On April 26, 2006, the Company revealed that the Board of Directors retained special counsel to conduct an investigation into a series of issues and further stated that its previously reported financial statements for the three months ended December 31, 2005 and the three years ended September 30, 2005, and possibly earlier periods, should not be relied upon.
Following this news, shares of the Company's common stock fell over 27% to close at $1.82 per share, on unusually heavy trading volume of almost 59 million shares traded.
As a result of the dissemination of the false and misleading statements set forth above, the market price of Vitesse securities was artificially inflated during the Class Period. In ignorance of the false and misleading nature of the statements described above, and the deceptive and manipulative devices and contrivances employed by said defendants, plaintiffs and the other members of the Class relied, to their detriment, on the integrity of the market price of the stock in purchasing Vitesse securities.
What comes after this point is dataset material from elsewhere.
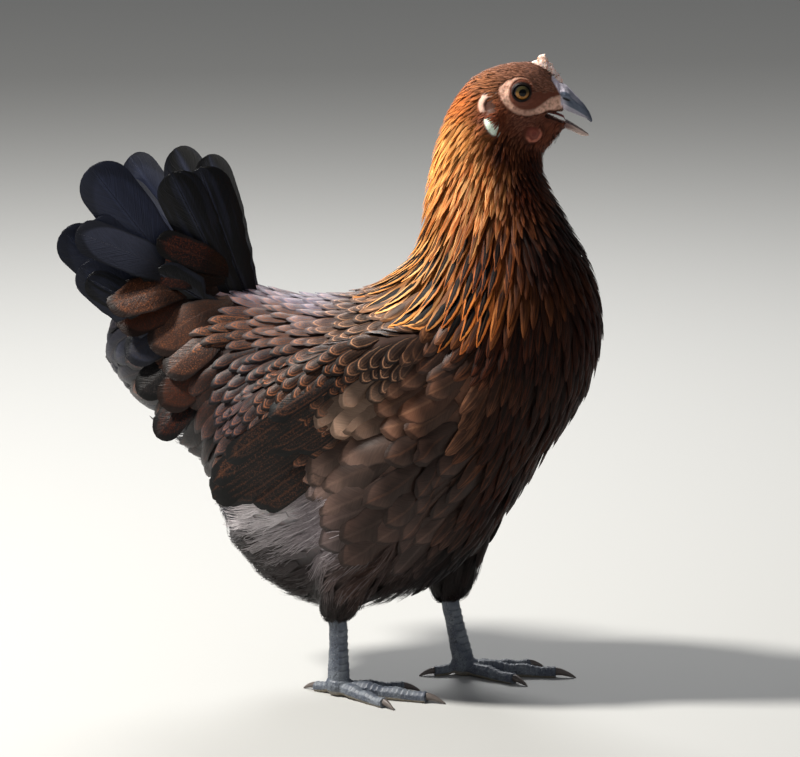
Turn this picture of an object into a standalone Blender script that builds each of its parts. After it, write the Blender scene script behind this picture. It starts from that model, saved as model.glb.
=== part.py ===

Had plaintiffs and the other members of the Class known the truth, they would not have purchased said shares, or would not have purchased them at the inflated prices that were paid.
If you acquired the securities of the defendants during the Class Period you may, no later than the Lead Plaintiff Deadline shown above, request that the Court appoint you as lead plaintiff through counsel of your choice. You may also choose to remain an absent class member. A lead plaintiff must meet certain requirements.